O autoritarismo da máquina petista é claro. Dentre as suas correntes internas, uma das mais impositivas acolhe os que saíram de hostes trotskistas, com o bem conhecido "centralismo democrático". Dentro desses parâmetros formou-se, por exemplo, o ministro Antonio Palocci, sendo clara sua afinidade com os herdeiros, arrependidos ou não, do velho controle stalinista. Uma vez padre, sempre padre, até no inferno. Acostumados à forma autocrática assimilada na antiga esquerda, pouco importa que os novos conteúdos que propugnam dêem as costas aos abolidos ideais socialistas e abracem os liberais ou neoliberais.

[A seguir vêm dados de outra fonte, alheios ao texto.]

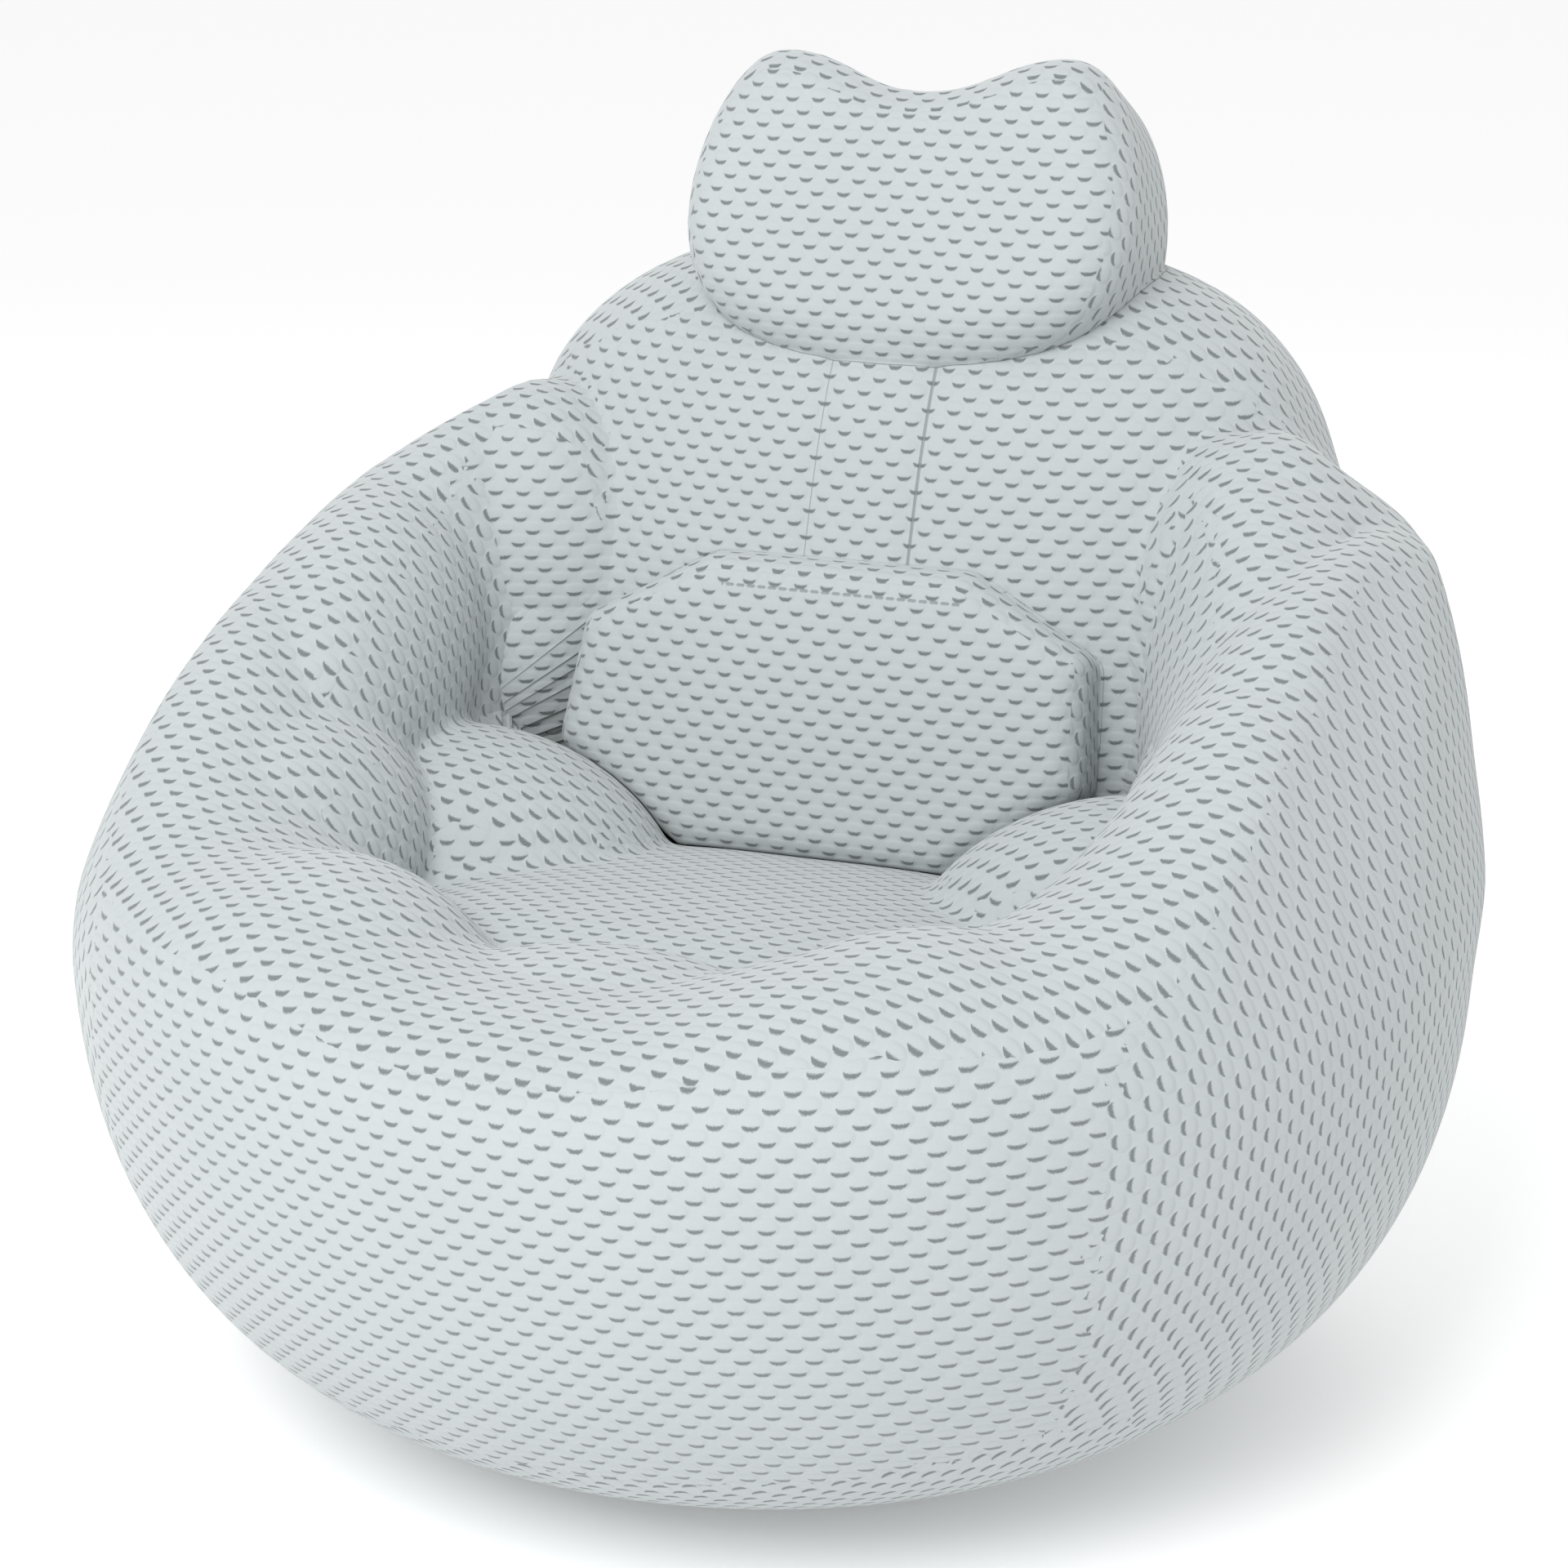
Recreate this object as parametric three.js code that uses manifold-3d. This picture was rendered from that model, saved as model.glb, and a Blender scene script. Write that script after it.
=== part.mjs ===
// Bean bag chair: a round bead-filled body with padded arms, a backrest and a seat,
// a loose lumbar cushion and a lift-off headrest pillow.
// Millimetres, +Z up, front towards -Y, origin on the floor under the body's axis.
// Left and right are as seen by someone who faces the front of the chair.

import * as THREE from 'three';
import { mergeVertices } from 'three/addons/utils/BufferGeometryUtils.js';
import Module from 'manifold-3d';

const wasm = await Module();
wasm.setup();

// ---------- Cloth, liners and clearances ----------
const coverWall = 3;            // bubble-knit cover cloth
const linerWall = 1.5;          // inner bag that holds the beads
const layerGap = 0.5;           // between cover, liner and filling
const seamGap = 0.5;            // between the covers of two neighbouring chambers
const portLength = 60;          // filling port between a chamber and the body below it
const portWidth = 24;

// ---------- Round body ----------
const bodyRadius = 525;
const beltHeight = 370;         // where the body is widest
const footRadius = 245;         // flat part on the floor
const rimRadius = 425;          // circle of the rim's top
const rimHeight = 475;
const hollowRadius = 280;       // floor of the hollow that takes the seat
const hollowHeight = 352;
const basePanelRadius = 243;
const basePanelThickness = 3;

// ---------- Front roll: two swellings and the dip between them ----------
const rollRadii = [200, 150, 122];
const rollCentre = [200, -338, 395];
const rollTurn = 22;
const dipRadii = [180, 130, 122];
const dipCentre = [0, -358, 345];

// ---------- Seat ----------
const seatRadii = [262, 196, 75];
const seatCentre = [0, -112, 334];
const bolsterRadii = [132, 132, 85];
const bolsterCentre = [172, -60, 378];
const bolsterTilt = 14;

// ---------- Backrest ----------
const backRadii = [368, 187, 292];
const backCentre = [0, 312, 574];
const backRecline = 18;

// ---------- Arms: a low front lobe and a raised rear lobe ----------
const armFrontRadii = [142, 250, 165];
const armFrontCentre = [376, -118, 422];
const armFrontTilt = 12;
const armFrontTurn = 8;
const armRearRadii = [136, 268, 188];
const armRearCentre = [366, 140, 518];
const armRearTilt = 27;

// ---------- Lumbar cushion ----------
const lumbarHalfWidth = 215;
const lumbarHalfHeight = 127;
const lumbarTopHalfEdge = 107;
const lumbarBottomHalfEdge = 112;
const lumbarUpperCorner = 62;
const lumbarLowerCorner = 50;
const lumbarThickness = 84;
const lumbarBevel = 24;
const lumbarCentre = [0, 118, 510];
const lumbarRecline = 16;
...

Quando existe uma decisão majoritária, as minorias obedecem a "linha", sem desvios. Trata-se de uma prática mecânica da política: os autômatos da "base" devem obediência ao comando em nome da maioria. E nada mais. Tal modelo determina a sua face executiva do governo em suas relações com o Congresso. Os "radicais" não foram educados de modo politicamente diverso, que os tornasse capazes de romper a lógica do poder exercido no PT pelos círculos majoritários. Neste episódio de um drama mais amplo, não é descartável a hipótese de um "acordo" interno, para manter os antigos moldes, salvando a unidade partidária e o comando vertical. A esperança de ganhar a máquina do partido e de impor a sua política grupal é comum a todos os que seguem o centralismo. É de uma outra concepção democrática que o país precisa, mas esta se distancia cada vez mais do nosso horizonte político. O descrédito toma conta do povo, sofrido de muitos modos (inclusive de uma fome que aumenta em vez de zerar) e, sobretudo, lesado por sentir-se traído por aqueles em quem depositou enorme confiança.


MARIA SYLVIA CARVALHO FRANCO é professora titular do Departamento de Filosofia da Unicamp e do Departamento de Filosofia da USP. É autora de "Homens Livres na Ordem Escravocrata" (Unesp), entre outras publicações.